Isn't there a civilized way out of this conundrum?
Law professors Christopher Buccafusco and Christopher Jon Sprigman decided to approach the debate from a purely economic perspective. They asked random people to imagine they had to take a six-hour flight from New York to Los Angeles. They divided respondents into two groups — the "recliners," who travel in the front, and the "reclinees," who travel behind them.
The team told respondents that the airlines had introduced a new policy that would allow passengers to settle the recline question via monetary means: they asked the "reclinees" how much they would pay to the person ahead of them to stay upright. At the same time, they asked the "recliners" how much they would want to agree.
Those traveling up front said they'd charge about $41 on average to ignore their seats' recline function, while the people in the seats behind them would only agree to pay about $18 to maintain their legroom.
The study took the position that the four inches or so of space belongs to the people sitting in front.
"Currently, the contested 4 inches seem to be given to the person sitting in the reclining seat. Josh Barro, writing in the New York Times, thinks that this is the correct distribution of the resource. His evidence? No one has ever offered to pay him money to not recline," the authors wrote in their article on Slate.
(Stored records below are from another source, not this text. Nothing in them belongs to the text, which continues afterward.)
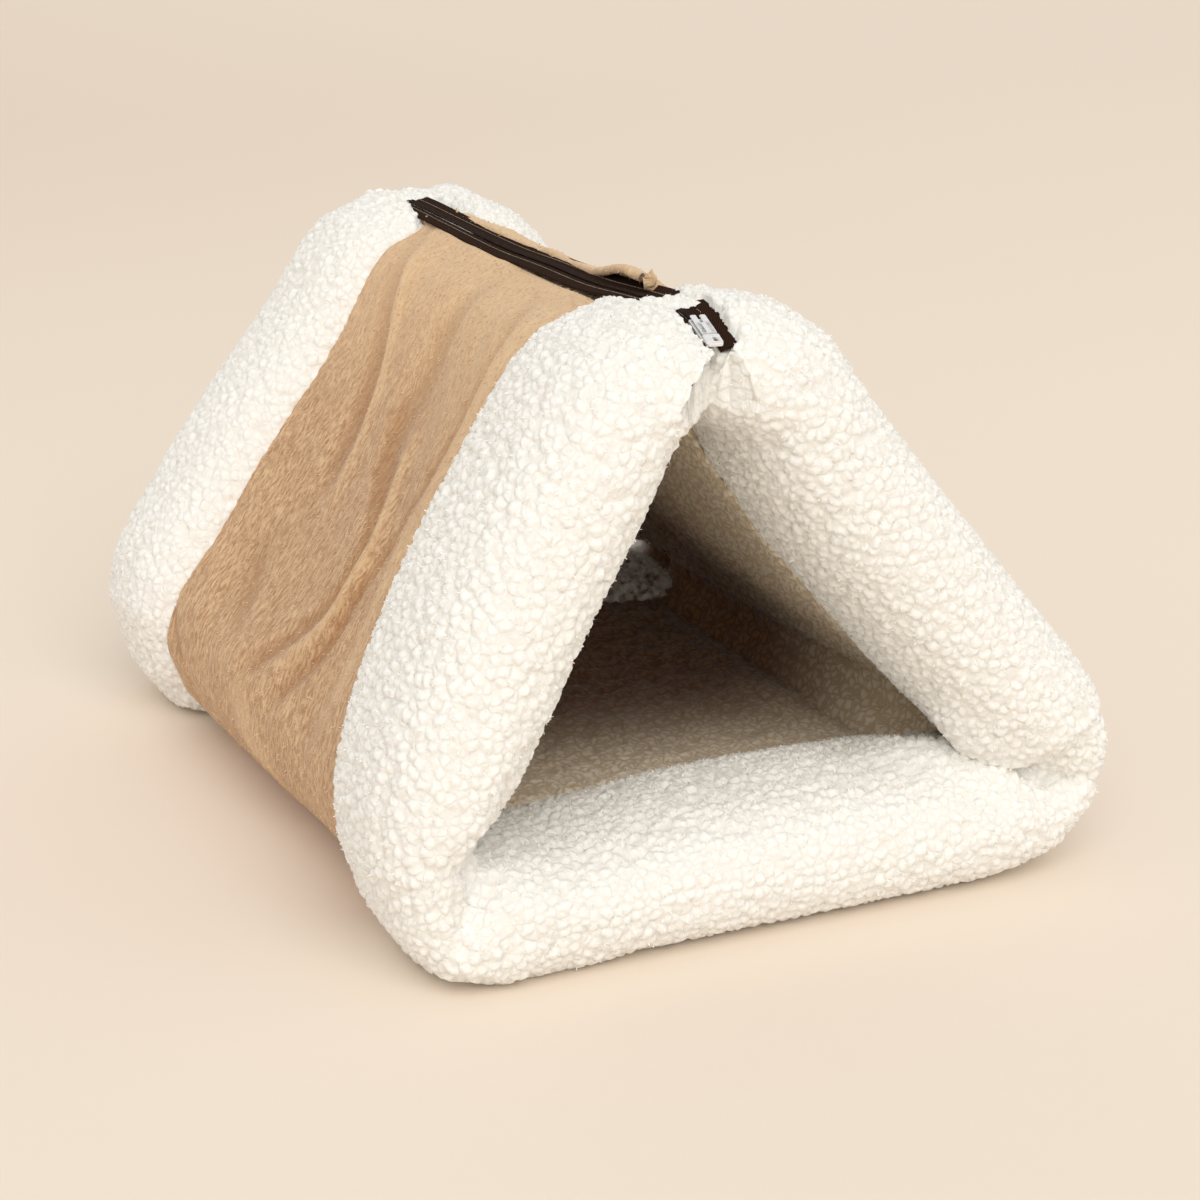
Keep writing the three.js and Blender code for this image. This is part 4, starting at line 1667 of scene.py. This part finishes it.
@dataclass
class Slider:
    """The plated slider with its notched plate, and the pull's loop lying at its lower end.

    Each bar has its size and its middle in millimetres: across the zip, along it towards the back, and up
    from the chain.

    Args:
        at: where its middle is along the tunnel, in millimetres.
        span: how far to each side of it the chain's slope is taken, in millimetres.
        edge: how wide its bars' edges are rounded, in metres.
        plate: the slider's bars.
        loop: the pull's bars.
    """

    at: float = -255.0
    span: float = 8.0
    edge: float = 0.45 * MM
    plate: tuple[Bar, ...] = (
        ((9.4, 18.0, 2.8), (0.0, 1.5, 0.2)),
        ((3.4, 17.0, 1.3), (-2.6, 2.5, 3.3)),
        ((3.4, 17.0, 1.3), (2.6, 2.5, 3.3)),
        ((8.0, 10.0, 1.3), (0.0, -0.9, 3.3)),
        ((3.4, 6.0, 2.4), (0.0, -2.0, 2.1)),
    )
    loop: tuple[Bar, ...] = (
        ((9.2, 2.6, 2.2), (0.0, -8.0, 2.8)),
        ((4.6, 5.4, 2.2), (-2.3, -11.0, 2.6)),
        ((1.8, 5.4, 2.2), (3.7, -11.0, 2.6)),
        ((8.2, 2.6, 2.2), (0.0, -13.8, 2.4)),
    )

    def build(self, shop: Workshop) -> Object:
        """Builds the slider and the pull's loop on the chain's slope.

        Args:
            shop: the shared trees and finishes.

        Returns:
            The slider.
        """
        line = chain_line(shop.node("zip_teeth"))
        low, middle, high = (self.spot(line, self.at + step) for step in (-self.span, 0, self.span))
        along = (high - low).normalized()
        up = Vector((1, 0, 0)).cross(along).normalized()
        place = Matrix((along.cross(up), along, up)).transposed().to_4x4()
        place.translation = middle
        slider = self.bars(shop, "slider_plate", self.plate, place, "zip_slider")
        self.bars(shop, "pull_loop", self.loop, place, "zip_pull")
        return slider

    def spot(self, line: np.ndarray, along: float) -> Vector:
        """The chain's middle at a place along the tunnel, in millimetres."""
        return Vector((np.interp(along * MM, line[:, 1], line[:, k]) for k in range(3)))

    def bars(self, shop: Workshop, name: str, bars: tuple[Bar, ...], place: Matrix, node: str) -> Object:
        """Joins bars with rounded edges.

        Args:
            shop: the shared finishes.
            name: the piece's name.
            bars: its bars.
            place: where the slider's middle is and how it is turned.
            node: the solid it stands for.

        Returns:
            The piece.
        """
        shell = bmesh.new()
        for size, middle in bars:
            made = bmesh.ops.create_cube(shell, size=1.0)["verts"]
            bmesh.ops.scale(shell, vec=Vector(size) * MM, verts=made)
            bmesh.ops.translate(shell, vec=Vector(middle) * MM, verts=made)
        bmesh.ops.bevel(shell, geom=shell.edges[:], offset=self.edge, segments=2, affect="EDGES")
        bmesh.ops.transform(shell, matrix=place, verts=shell.verts)
        mesh = bpy.data.meshes.new(name)
        shell.to_mesh(mesh)
        shell.free()
        return fit(link(name, mesh, shop.nickel), [node])


@dataclass
class Studio:
    """A pale floor, soft light and the camera at the photograph's view.

    Args:
        eye: where the camera stands, in metres.
        yaw: how far it is turned round, in degrees.
        pitch: how far it looks down, in degrees.
        sensor: its sensor's width in millimetres.
        focal: its focal length in millimetres.
        floor_half: half the floor's width in metres.
        key: the key light's strength.
        key_from: where it comes from.
        key_wide: how wide it is, in degrees.
        surround: the even light's strength.
    """

    eye: tuple[float, float, float] = (-0.59515, -1.3136, 0.5692)
    yaw: float = -25.3
    pitch: float = 17.6
    sensor: float = 36
    focal: float = 2415 / 1200 * 36
    floor_half: float = 14.0
    key: float = 1.6
    key_from: tuple[float, float, float] = (-0.3, -1.0, 0.95)
    key_wide: float = 55
    surround: float = 0.64

    def build(self) -> None:
        """Sets the stage."""
        self.floor()
        self.lights()
        self.camera()

    def floor(self) -> None:
        """A pale floor with the faintest random unevenness of tone, painted a little darker far off, most on
        the left, as painted shade.
        """
        finish = Finish("pale_floor", roughness=0.9)
        canvas, place = finish.canvas, finish.place()
        cloud = canvas.noise(place, 2.0, 1.0).outputs["Fac"]
        # Painted shade: the floor is painted darker far off, most on the left.
        far = canvas.ease(canvas.axis(place, "Y"), -1.0, 4.0)
        right = canvas.ease(canvas.axis(place, "X"), -1.0, 3.0)
        distant_shaded = canvas.blend(right, linear(229, 211, 192), linear(235, 219, 202))
        near = canvas.blend(cloud, linear(243, 229, 213), linear(245, 231, 215))
        finish.colour(canvas.blend(far, near, distant_shaded))
        h = self.floor_half
        mesh = bpy.data.meshes.new("floor")
        mesh.from_pydata([(-h, -h, 0), (h, -h, 0), (h, h, 0), (-h, h, 0)], [], [(0, 1, 2, 3)])
        link("floor", mesh, finish.material)

    def lights(self) -> None:
        """A wide soft key from above and an even surround."""
        light = bpy.data.lights.new("key", "SUN")
        light.angle = math.radians(self.key_wide)
        light.energy = self.key
        light.color = (1.0, 0.99, 0.97)
        shown = bpy.data.objects.new("key", light)
        shown.rotation_mode = "QUATERNION"
        shown.rotation_quaternion = (-Vector(self.key_from)).to_track_quat("-Z", "Y")
        bpy.context.scene.collection.objects.link(shown)
        world = bpy.data.worlds.new("surround")
        world.use_nodes = True
        background = world.node_tree.nodes["Background"]
        background.inputs["Color"].default_value = (1.0, 0.985, 0.96, 1.0)
        background.inputs["Strength"].default_value = self.surround
        bpy.context.scene.world = world
        bpy.context.scene.view_settings.view_transform = "Standard"

    def camera(self) -> None:
        """The camera, by its place and two angles."""
        turn, rise = math.radians(self.yaw), math.radians(self.pitch)
        back = Vector((math.sin(turn) * math.cos(rise), -math.cos(turn) * math.cos(rise), math.sin(rise)))
        lens = bpy.data.cameras.new("view")
        lens.lens = self.focal
        lens.sensor_width = self.sensor
        shown = bpy.data.objects.new("view", lens)
        shown.location = self.eye
        shown.rotation_mode = "QUATERNION"
        shown.rotation_quaternion = (-back).to_track_quat("-Z", "Y")
        bpy.context.scene.collection.objects.link(shown)
        bpy.context.scene.camera = shown


def main() -> None:
    """Builds the bed piece by piece, logging each, then the studio."""
    logging.basicConfig(level=logging.INFO, format="%(name)s: %(message)s")
    shop = Workshop()
    front = Border(Mouth.FRONT, FRONT_FOLDS)
    back = Border(Mouth.BACK, BACK_FOLDS, step=2.8 * MM, tufts=replace(TUFTS, density=18_000.0))
    for part in (front, back, Lining(), Cover(), Zip(), Slider()):
        log.info("built %s", part.build(shop).name)
    Studio().build()


if __name__ == "__main__":
    main()
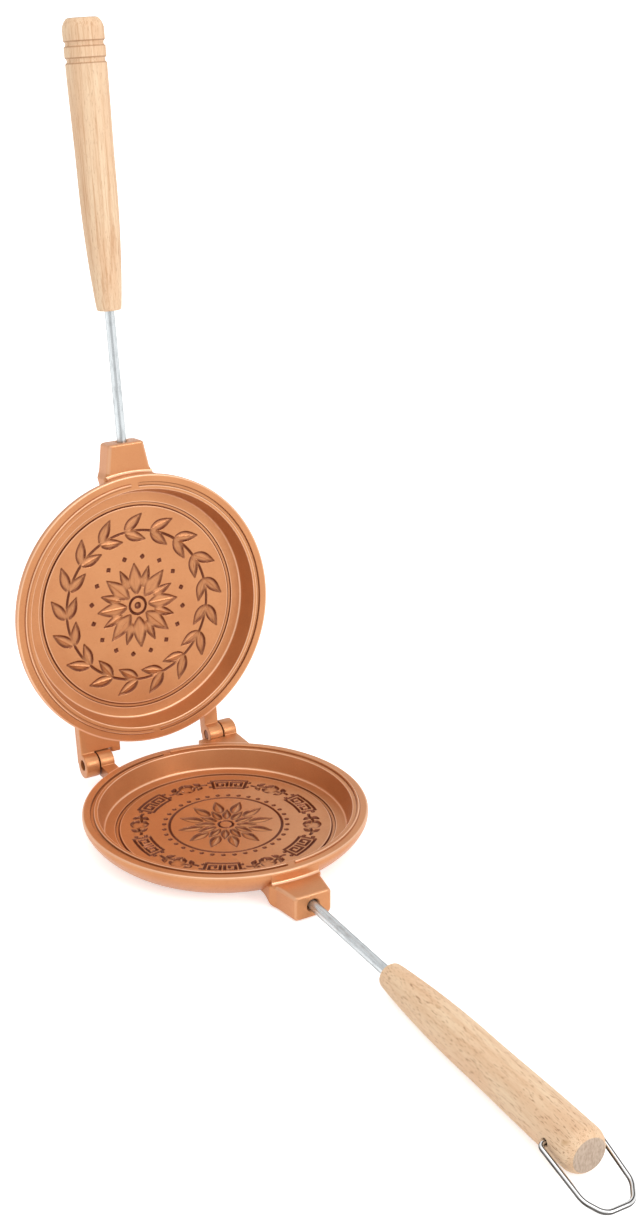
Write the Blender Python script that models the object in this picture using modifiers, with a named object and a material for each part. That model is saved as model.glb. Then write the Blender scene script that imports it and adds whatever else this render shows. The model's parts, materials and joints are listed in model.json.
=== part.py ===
"""Round stovetop sandwich maker, modelled open and resting on a table.

Two equal cast pans face each other on a two-knuckle hinge. Each pan carries a steel rod with a
turned wooden grip. A wire bail on the lower grip swings over the upper grip to hold the pans shut.
Units are metres, +Z is up, the handles run towards -Y and the hinge lies at the back, towards +Y.
"""
import math

import bmesh
import bpy
from mathutils import Matrix, Vector

# Pan casting
PAN_RADIUS = 0.0720
PAN_HEIGHT = 0.0150
RIM_BAND = 0.0026
RIM_ROUNDING = 0.0006
BASE_INSET = 0.0130
BELLY_EXPONENT = 1.40
CUP_DEPTH = 0.0106
CUP_INSET = 0.0080
CUP_CHAMFER = 0.0004
CUP_CHAMFER_DEPTH = 0.0004
CUP_DRAFT = 0.0020
CUP_FILLET = 0.0012
CHANNEL_INSET = 0.0163
CHANNEL_WIDTH = 0.0019
CHANNEL_DEPTH = 0.0007
CHANNEL_FLANK = 0.0002
PARTING_GAP = 0.0003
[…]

In their study, "ownership" of the space changed hands only in about 21 percent of cases. This, the study concluded, confirms the idea that the space between the seats belongs to the front passenger. Seems legit, right?
Not so fast. The authors also conducted a second similar study, but this time they told respondents that, according to airline' rules, the space between the seats belongs to the passenger in the back. This basically reversed the rules of the game.
"When we flipped the default — that is, when we made the rule that people did not have an automatic right to recline, but would have to negotiate to get it — then people's values suddenly reversed," the authors explained, according to the Economist.
"Now, recliners were only willing to pay about $12 to recline while reclinees were unwilling to sell their knee room for less than $39. Recliners would have ended up purchasing the right to recline only about 28% of the time — the same right that they valued so highly in the other condition," they said.
A second economic model was proposed by Daniel Kahneman, whom the Economist calls "probably the most famous behavioural economist." According to Kahneman, initial ownership does matter when striking a deal.
"People generally don't like losing things that they have. When a resource is provided to them as a default — even something as trivial as a pen — people tend to be unwilling to part with it," Buccafusco and Sprigman explained.
"As a consequence, the least amount of money they are willing to accept to give it up is often much greater than the amount that they would be willing to pay to purchase the same item," they said.
The study failed to show a uniform solution to the legroom problem, but it did lead to two spectacular findings.
First, Buccafusco and Sprigman discovered that if the value of the reclining was predetermined by the "airline" to a much lower value of $8, as much as 68 percent of front-seaters said they would accept the offer (not counting those who would simply agree to sit straight just because they were asked). However, only 23 percent of the back seaters said they would be willing to make this offer.
Things turned out differently when the authors substituted money with a gift of a similar value: a drink or a snack. It turned out that as much as 36 percent of back-seaters would agree to make an offer and 78 percent of the front-seaters would accept such gifts.
The authors concluded that ethics and morality are powerful factors in bargaining, as people resist the idea of turning everything into money: giving gifts turned out to be a significantly more effective way to distribute leg space than buying and selling it outright.
"From an economic perspective, this finding is just weird," the authors wrote. "Getting a gift should never be better than getting the gift's value. If you get the $8, you can always spend it on a drink. But what good is a drink to a teetotaler or a snack to someone who has recently eaten?"
Ergo: airlines that would like to avoid recline-related conflicts should simply allow their passengers to buy drinks and snacks for each other.
"Everyone wins. Seat recline space is efficiently allocated. Airlines are marginally further from bankruptcy. And no one gets punched in the face," the authors concluded.